Through it all, the love of God purifies and refines us like the
refiners' fire purified the gold that was used to make the many
Monstrances we carry into the Streets of the world on this great and
glorious Feast of Corpus Christi. Like Mary, the Mother of the Lord -
and the mother of all who follow her Son - we are invited to give our
own Fiat, our Yes to the God of love. We enthrone Him in our hearts.
She carried him in her womb.
This Feast reminds all of us of the call to continuing conversion,
the universal call to holiness. Each of us who bear the name Christian
is to become more like the One whom we love and in whom we live. As we
march the Monstrance into the cities of the whole world we participate
in a profoundly prophetic act. The early Eastern Church Fathers referred
to the Church as the "world transfigured" and the "world reconciled."
That reconciliation and transfiguration continues through the Church.
Jesus has been raised from the dead and he walks into the world, through
His Body, of which we are members. (1 Cor. 12,13)
St. Paul, in his letter to the Christians in Philippi, reminds us our
true citizenship is in heaven. While we live in this current age we
participate in bringing heaven to earth and earth to heaven. Christians
live in the Church and go into the world. Our mission is to bring this
world back to God in and through Jesus Christ.

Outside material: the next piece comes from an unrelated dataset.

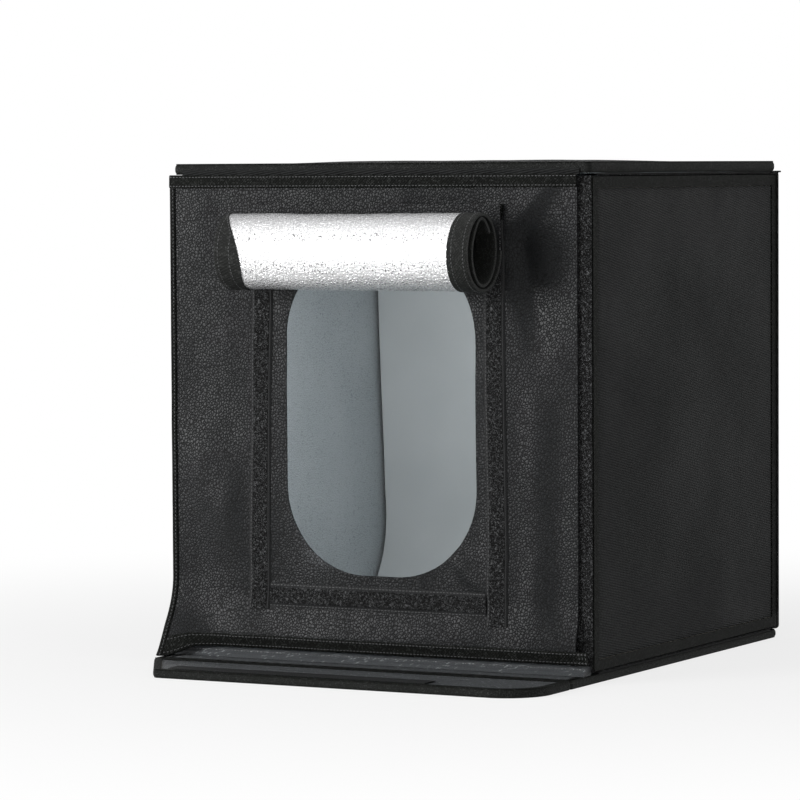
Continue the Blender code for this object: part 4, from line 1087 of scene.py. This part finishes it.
def curl(x, z):
    """The lower left corner curls forward."""
    across = np.clip((COVER_LEFT + CURL_WIDTH - x) / CURL_WIDTH, 0, 1)
    down = np.clip((COVER_FOOT + CURL_HEIGHT - z) / CURL_HEIGHT, 0, 1)
    return CURL_REACH * across**2 * (3 - 2 * across) * down**2


def hollow(x, z):
    """The hollow beside the roll: it sinks softly on its left, rises evenly to the cover's right edge, starts
    along a slanting pull from the upper right corner and runs out downwards."""
    left = ease((x - HOLLOW_LEFT + HOLLOW_SLANT * (z - 0.345)) / HOLLOW_LEFT_WIDTH)
    right = np.clip((HOLLOW_RIGHT - x) / HOLLOW_RIGHT_WIDTH, 0, 1)
    pulled = ((x - HOLLOW_CORNER[0]) - (z - HOLLOW_CORNER[1])) * math.sqrt(0.5)
    corner = ease(1 + pulled / HOLLOW_CORNER_WIDTH)
    foot = ease((z - HOLLOW_FOOT) / HOLLOW_FOOT_HEIGHT)
    return HOLLOW_DEPTH * left * right * corner * foot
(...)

We have received the Bread of Heaven. Let us choose to become what we
consume. These Feasts are not just rituals on a Church calendar. They
are invitations to encounter the Lord Jesus Christ, and then offer Him
to a world waiting to be born anew. On this Feast of Corpus Christi, let
us ask the Lord to come and take up residence within us anew. Let us
receive, adore and become Eucharist for others.